• Leaving Elmview

    As I do the messy tiring work of moving my Mom from her 3-bedroom home to a senior apartment, what is surprising to me is that I am so dry-eyed. But this isn’t the house I grew up in. It’s the smaller, all-on-one-floor place my parents bought when they retired at  52 (!!!—so envious) after my siblings and I had all moved out.

    After more than 30 years of being houseguest here, I have these memories:

    Wide awake at 5:38 a.m.
    Wide awake at 5:38 a.m.

    Lying awake in this guest bedroom. Up too early. Up too late. Anxious. In 1979, this unfamiliar room still felt like a refuge from Minnesota, where I was homesick and overwhelmed in my first year of teaching. In the summer of 1982, I spent several weeks here after my Minnesota teaching job ended and before my Missouri teaching job started. I was heartsick, missing a guy who was no good for me. I felt trapped and scared. I didn’t want the Missouri teaching job, but it was tenure-track and I needed a job. I schemed and schemed but couldn’t come up with any alternative, except unemployment and living with my parents until I found work. I didn’t know I would meet my husband in Missouri. In 2011, I could barely sleep after my Dad died. Grief wound me up and I made lists for the funeral, sent emails, and worked on the eulogy my husband would give because none of the rest of us could do it. Today, I again sit in this bed with my laptop propped on a pillow. It’s 5:38 a.m., and I’m up for the day. Soon enough I’ll get up and resume packing.
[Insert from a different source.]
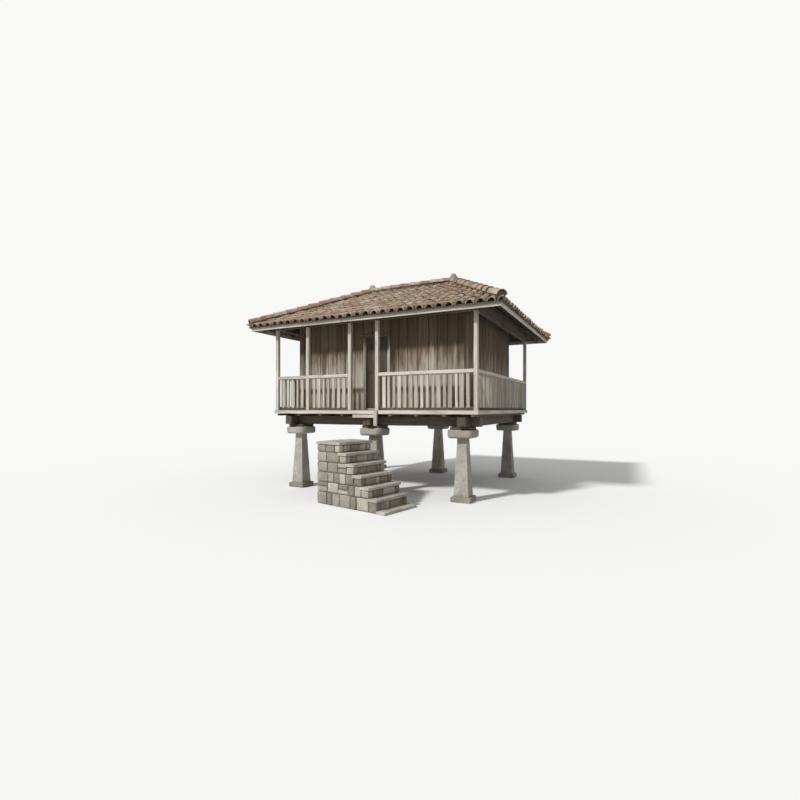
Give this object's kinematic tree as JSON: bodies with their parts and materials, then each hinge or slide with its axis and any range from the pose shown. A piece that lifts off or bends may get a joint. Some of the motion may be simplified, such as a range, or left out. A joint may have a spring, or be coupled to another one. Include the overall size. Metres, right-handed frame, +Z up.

    I have good memories of this house, too.  The sunny dining room where I have spent so many mornings with Dad and Mom, drinking coffee and reading The Blade. Placemats and breakfast crumbs scattered. Dad and I (the morning people) were up before Mom, and often we had some of our best talks then. Every morning when Mom wandered in sleepy and a little dazed, Dad gave her a big hug and kiss, and then patted her rear, a ritual that made them both laugh. Mom and I still take our time over coffee every morning.

    Coffee with Mom and Margo
    Coffee with Mom and Margo

    The dining room was the scene of many spaghetti and meatball dinners made especially for my sons and husband. When we visited in the summer, Dad grilled steak/hamburgs/pork chops to go with the sweet corn and tomatoes. When we ate here, my guys had to remember to pause to say grace before eating, something we are lax about at home. For years, my guys peeled 10 lbs. of potatoes on newspapers spread over the dining room table, so there’d be enough mashed potatoes at Thanksgiving dinner at my sister’s. On birthdays, the table stretched to accommodate 10, 15 or more as the birthday person blew out candles and cut and passed cake.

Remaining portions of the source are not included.